Copy the data word for word, keeping every line.

==== STORED DATA

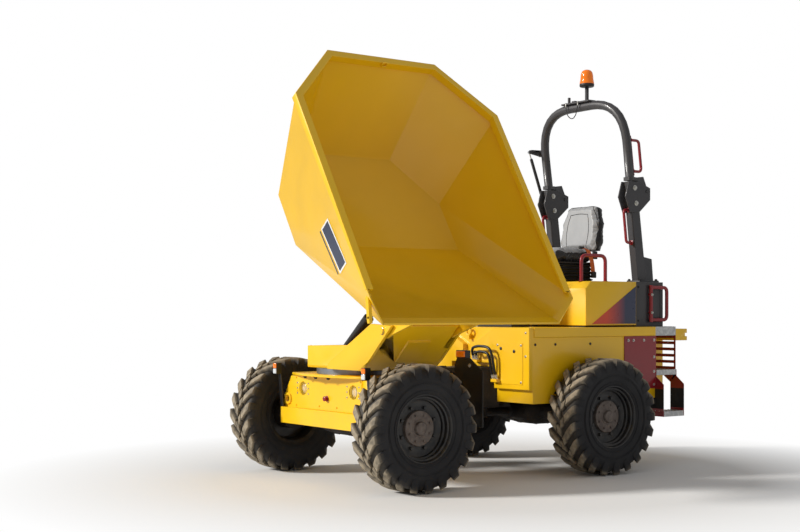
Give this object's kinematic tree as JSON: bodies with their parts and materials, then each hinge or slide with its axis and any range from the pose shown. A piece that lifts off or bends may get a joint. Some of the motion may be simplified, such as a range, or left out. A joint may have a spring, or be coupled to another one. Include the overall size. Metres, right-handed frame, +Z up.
{
  "type": "site dumper",
  "caption": "Articulated site dumper: a swivelling, tipping open skip on the front chassis, driver's seat, folding roll-over hoop and steps on the rear, on lugged tyres",
  "frame": {"origin": "on the ground, under the middle of the whole machine's box at rest", "axes": "+X forward, +Y to the machine's left, +Z up"},
  "size_m": [3.8852, 2.4546, 3.3559],
  "materials": {
    "dark_casting": "dark painted casting",
    "yellow_paint": "gloss yellow paint",
    "chequer_plate": "aluminium tread plate",
    "red_paint": "gloss red paint",
    "dark_grey_paint": "dark grey paint",
    "black_plastic": "matt black plastic",
    "seat_vinyl": "grey seat vinyl",
    "amber_lens": "amber plastic",
    "hose_rubber": "matt black rubber",
    "black_paint": "satin black paint",
    "bright_steel": "bright steel",
    "clear_lens": "clear lens",
    "tyre_rubber": "dusty black rubber"
  },
  "bodies": {
    "rear_chassis": {"rear_frame": "dark_casting", "rear_axle": "dark_casting", "rear_body": "yellow_paint", "rear_bumper": "yellow_paint", "rear_deck": "chequer_plate", "steps_left": "red_paint", "steps_right": "red_paint", "engine_block": "dark_casting", "seat_box": "yellow_paint", "rops_base": "dark_grey_paint", "seat_suspension": "black_plastic", "seat_cushion": "seat_vinyl", "seat_backrest": "seat_vinyl", "dash_console": "black_plastic", "steering_wheel": "black_plastic", "post_handle_left": "red_paint", "post_handle_right": "red_paint", "grab_rail_left": "red_paint", "grab_rail_right": "red_paint", "rear_handle_left": "red_paint", "rear_handle_right": "red_paint", "hydraulic_hose_outer": "hose_rubber", "hydraulic_hose_inner": "hose_rubber"},
    "folding_hoop": {"rops_hoop": "dark_grey_paint", "hoop_handle": "red_paint", "beacon_lamp": "amber_lens", "beacon_lead": "hose_rubber"},
    "strut_tube": {"strut_barrel": "black_paint"},
    "strut_shaft": {"strut_rod": "bright_steel"},
    "front_chassis": {"front_frame": "yellow_paint", "front_axle": "dark_casting", "front_bumper": "yellow_paint", "front_panel": "yellow_paint", "headlight_left": "clear_lens", "headlight_right": "clear_lens", "light_cluster_left": "black_paint", "light_cluster_right": "black_paint", "turntable_plate": "yellow_paint", "slew_ring": "bright_steel", "mudguard_left": "black_paint", "mudguard_right": "black_paint"},
    "steer_cylinder": {"steer_barrel": "black_paint"},
    "steer_piston": {"steer_rod": "bright_steel"},
    "turntable": {"swivel_frame": "yellow_paint"},
    "tip_cylinder": {"tip_barrel": "black_paint"},
    "tip_piston": {"tip_rod": "bright_steel"},
    "skip": {"skip_tub": "yellow_paint"},
    "wheel_front_left": {"tyre_front_left": "tyre_rubber", "rim_front_left": "black_paint"},
    "wheel_front_right": {"tyre_front_right": "tyre_rubber", "rim_front_right": "black_paint"},
    "wheel_rear_left": {"tyre_rear_left": "tyre_rubber", "rim_rear_left": "black_paint"},
    "wheel_rear_right": {"tyre_rear_right": "tyre_rubber", "rim_rear_right": "black_paint"}
  },
  "joints": [
    {"name": "articulation_steer", "type": "hinge", "parent": "rear_chassis", "child": "front_chassis", "pos_m": [0.22015, -0.21229, 0.67], "axis": [0, 0, 1], "range_deg": [-33, 33]},
    {"name": "skip_swivel", "type": "hinge", "parent": "front_chassis", "child": "turntable", "pos_m": [1.03765, -0.21229, 0.85], "axis": [0, 0, 1], "range_deg": [-180, 0]},
    {"name": "skip_tip", "type": "hinge", "parent": "turntable", "child": "skip", "pos_m": [1.03765, 0.58771, 1.14], "axis": [-1, 0, 0], "range_deg": [-57.2, 0]},
    {"name": "tip_barrel_swing", "type": "hinge", "parent": "turntable", "child": "tip_cylinder", "pos_m": [1.03765, -0.44729, 0.9153], "axis": [-1, 0, 0], "range_deg": [-0.5, 24.57]},
    {"name": "tip_rod_slide", "type": "slide", "parent": "tip_cylinder", "child": "tip_piston", "axis": [0, 0.7781, 0.6282], "range_m": [-0.3405, 0.003]},
    {"name": "steer_barrel_swing", "type": "hinge", "parent": "rear_chassis", "child": "steer_cylinder", "pos_m": [-0.02985, -0.06229, 0.473], "axis": [0, 0, 1], "range_deg": [-16, 16]},
    {"name": "steer_rod_slide", "type": "slide", "parent": "steer_cylinder", "child": "steer_piston", "axis": [1, 0, 0], "range_m": [-0.09, 0.09]},
    {"name": "rops_fold", "type": "hinge", "parent": "rear_chassis", "child": "folding_hoop", "pos_m": [-1.53285, -0.21229, 2.287], "axis": [0, 1, 0], "range_deg": [-95, 0]},
    {"name": "strut_barrel_swing", "type": "hinge", "parent": "rear_chassis", "child": "strut_tube", "pos_m": [-1.37285, -0.78729, 2.292], "axis": [0, 1, 0], "range_deg": [-87.5, 1]},
    {"name": "strut_rod_slide", "type": "slide", "parent": "strut_tube", "child": "strut_shaft", "axis": [0.3635, 0, 0.9316], "range_m": [-0.003, 0.2252]},
    {"name": "roll_front_left", "type": "hinge", "parent": "front_chassis", "child": "wheel_front_left", "pos_m": [1.13765, 0.65271, 0.455], "axis": [0, 1, 0], "continuous": true},
    {"name": "roll_front_right", "type": "hinge", "parent": "front_chassis", "child": "wheel_front_right", "pos_m": [1.13765, -1.07729, 0.455], "axis": [0, 1, 0], "continuous": true},
    {"name": "roll_rear_left", "type": "hinge", "parent": "rear_chassis", "child": "wheel_rear_left", "pos_m": [-0.69735, 0.65271, 0.455], "axis": [0, 1, 0], "continuous": true},
    {"name": "roll_rear_right", "type": "hinge", "parent": "rear_chassis", "child": "wheel_rear_right", "pos_m": [-0.69735, -1.07729, 0.455], "axis": [0, 1, 0], "continuous": true}
  ],
  "couplings": [
    {"joint": "tip_barrel_swing", "follows": "skip_tip", "ratio": -0.42089},
    {"joint": "tip_rod_slide", "follows": "skip_tip", "m_per_rad": 0.33802},
    {"joint": "steer_barrel_swing", "follows": "articulation_steer", "ratio": 0.41987},
    {"joint": "steer_rod_slide", "follows": "articulation_steer", "m_per_rad": -0.14778},
    {"joint": "strut_barrel_swing", "follows": "rops_fold", "ratio": 0.91091},
    {"joint": "strut_rod_slide", "follows": "rops_fold", "m_per_rad": -0.134}
  ]
}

========

§ **REPLY TO THE TASK**
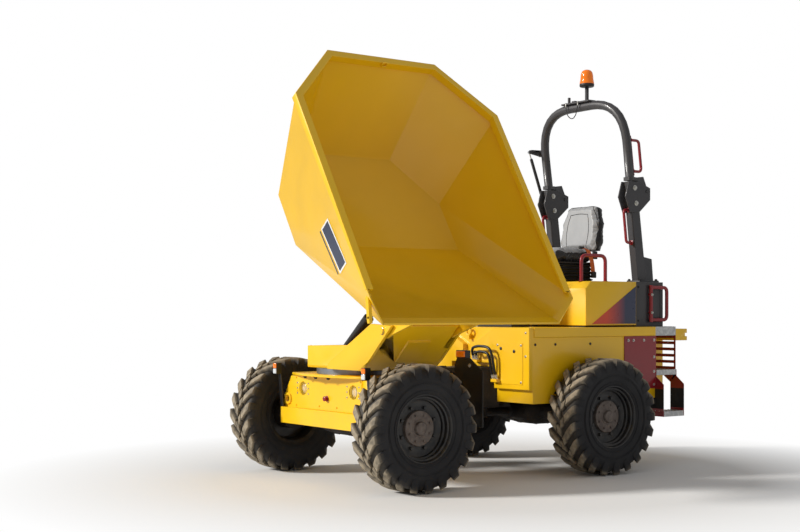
Give this object's kinematic tree as JSON: bodies with their parts and materials, then each hinge or slide with its axis and any range from the pose shown. A piece that lifts off or bends may get a joint. Some of the motion may be simplified, such as a range, or left out. A joint may have a spring, or be coupled to another one. Include the overall size. Metres, right-handed frame, +Z up.
{
  "type": "site dumper",
  "caption": "Articulated site dumper: a swivelling, tipping open skip on the front chassis, driver's seat, folding roll-over hoop and steps on the rear, on lugged tyres",
  "frame": {"origin": "on the ground, under the middle of the whole machine's box at rest", "axes": "+X forward, +Y to the machine's left, +Z up"},
  "size_m": [3.8852, 2.4546, 3.3559],
  "materials": {
    "dark_casting": "dark painted casting",
    "yellow_paint": "gloss yellow paint",
    "chequer_plate": "aluminium tread plate",
    "red_paint": "gloss red paint",
    "dark_grey_paint": "dark grey paint",
    "black_plastic": "matt black plastic",
    "seat_vinyl": "grey seat vinyl",
    "amber_lens": "amber plastic",
    "hose_rubber": "matt black rubber",
    "black_paint": "satin black paint",
    "bright_steel": "bright steel",
    "clear_lens": "clear lens",
    "tyre_rubber": "dusty black rubber"
  },
  "bodies": {
    "rear_chassis": {"rear_frame": "dark_casting", "rear_axle": "dark_casting", "rear_body": "yellow_paint", "rear_bumper": "yellow_paint", "rear_deck": "chequer_plate", "steps_left": "red_paint", "steps_right": "red_paint", "engine_block": "dark_casting", "seat_box": "yellow_paint", "rops_base": "dark_grey_paint", "seat_suspension": "black_plastic", "seat_cushion": "seat_vinyl", "seat_backrest": "seat_vinyl", "dash_console": "black_plastic", "steering_wheel": "black_plastic", "post_handle_left": "red_paint", "post_handle_right": "red_paint", "grab_rail_left": "red_paint", "grab_rail_right": "red_paint", "rear_handle_left": "red_paint", "rear_handle_right": "red_paint", "hydraulic_hose_outer": "hose_rubber", "hydraulic_hose_inner": "hose_rubber"},
    "folding_hoop": {"rops_hoop": "dark_grey_paint", "hoop_handle": "red_paint", "beacon_lamp": "amber_lens", "beacon_lead": "hose_rubber"},
    "strut_tube": {"strut_barrel": "black_paint"},
    "strut_shaft": {"strut_rod": "bright_steel"},
    "front_chassis": {"front_frame": "yellow_paint", "front_axle": "dark_casting", "front_bumper": "yellow_paint", "front_panel": "yellow_paint", "headlight_left": "clear_lens", "headlight_right": "clear_lens", "light_cluster_left": "black_paint", "light_cluster_right": "black_paint", "turntable_plate": "yellow_paint", "slew_ring": "bright_steel", "mudguard_left": "black_paint", "mudguard_right": "black_paint"},
    "steer_cylinder": {"steer_barrel": "black_paint"},
    "steer_piston": {"steer_rod": "bright_steel"},
    "turntable": {"swivel_frame": "yellow_paint"},
    "tip_cylinder": {"tip_barrel": "black_paint"},
    "tip_piston": {"tip_rod": "bright_steel"},
    "skip": {"skip_tub": "yellow_paint"},
    "wheel_front_left": {"tyre_front_left": "tyre_rubber", "rim_front_left": "black_paint"},
    "wheel_front_right": {"tyre_front_right": "tyre_rubber", "rim_front_right": "black_paint"},
    "wheel_rear_left": {"tyre_rear_left": "tyre_rubber", "rim_rear_left": "black_paint"},
    "wheel_rear_right": {"tyre_rear_right": "tyre_rubber", "rim_rear_right": "black_paint"}
  },
  "joints": [
    {"name": "articulation_steer", "type": "hinge", "parent": "rear_chassis", "child": "front_chassis", "pos_m": [0.22015, -0.21229, 0.67], "axis": [0, 0, 1], "range_deg": [-33, 33]},
    {"name": "skip_swivel", "type": "hinge", "parent": "front_chassis", "child": "turntable", "pos_m": [1.03765, -0.21229, 0.85], "axis": [0, 0, 1], "range_deg": [-180, 0]},
    {"name": "skip_tip", "type": "hinge", "parent": "turntable", "child": "skip", "pos_m": [1.03765, 0.58771, 1.14], "axis": [-1, 0, 0], "range_deg": [-57.2, 0]},
    {"name": "tip_barrel_swing", "type": "hinge", "parent": "turntable", "child": "tip_cylinder", "pos_m": [1.03765, -0.44729, 0.9153], "axis": [-1, 0, 0], "range_deg": [-0.5, 24.57]},
    {"name": "tip_rod_slide", "type": "slide", "parent": "tip_cylinder", "child": "tip_piston", "axis": [0, 0.7781, 0.6282], "range_m": [-0.3405, 0.003]},
    {"name": "steer_barrel_swing", "type": "hinge", "parent": "rear_chassis", "child": "steer_cylinder", "pos_m": [-0.02985, -0.06229, 0.473], "axis": [0, 0, 1], "range_deg": [-16, 16]},
    {"name": "steer_rod_slide", "type": "slide", "parent": "steer_cylinder", "child": "steer_piston", "axis": [1, 0, 0], "range_m": [-0.09, 0.09]},
    {"name": "rops_fold", "type": "hinge", "parent": "rear_chassis", "child": "folding_hoop", "pos_m": [-1.53285, -0.21229, 2.287], "axis": [0, 1, 0], "range_deg": [-95, 0]},
    {"name": "strut_barrel_swing", "type": "hinge", "parent": "rear_chassis", "child": "strut_tube", "pos_m": [-1.37285, -0.78729, 2.292], "axis": [0, 1, 0], "range_deg": [-87.5, 1]},
    {"name": "strut_rod_slide", "type": "slide", "parent": "strut_tube", "child": "strut_shaft", "axis": [0.3635, 0, 0.9316], "range_m": [-0.003, 0.2252]},
    {"name": "roll_front_left", "type": "hinge", "parent": "front_chassis", "child": "wheel_front_left", "pos_m": [1.13765, 0.65271, 0.455], "axis": [0, 1, 0], "continuous": true},
    {"name": "roll_front_right", "type": "hinge", "parent": "front_chassis", "child": "wheel_front_right", "pos_m": [1.13765, -1.07729, 0.455], "axis": [0, 1, 0], "continuous": true},
    {"name": "roll_rear_left", "type": "hinge", "parent": "rear_chassis", "child": "wheel_rear_left", "pos_m": [-0.69735, 0.65271, 0.455], "axis": [0, 1, 0], "continuous": true},
    {"name": "roll_rear_right", "type": "hinge", "parent": "rear_chassis", "child": "wheel_rear_right", "pos_m": [-0.69735, -1.07729, 0.455], "axis": [0, 1, 0], "continuous": true}
  ],
  "couplings": [
    {"joint": "tip_barrel_swing", "follows": "skip_tip", "ratio": -0.42089},
    {"joint": "tip_rod_slide", "follows": "skip_tip", "m_per_rad": 0.33802},
    {"joint": "steer_barrel_swing", "follows": "articulation_steer", "ratio": 0.41987},
    {"joint": "steer_rod_slide", "follows": "articulation_steer", "m_per_rad": -0.14778},
    {"joint": "strut_barrel_swing", "follows": "rops_fold", "ratio": 0.91091},
    {"joint": "strut_rod_slide", "follows": "rops_fold", "m_per_rad": -0.134}
  ]
}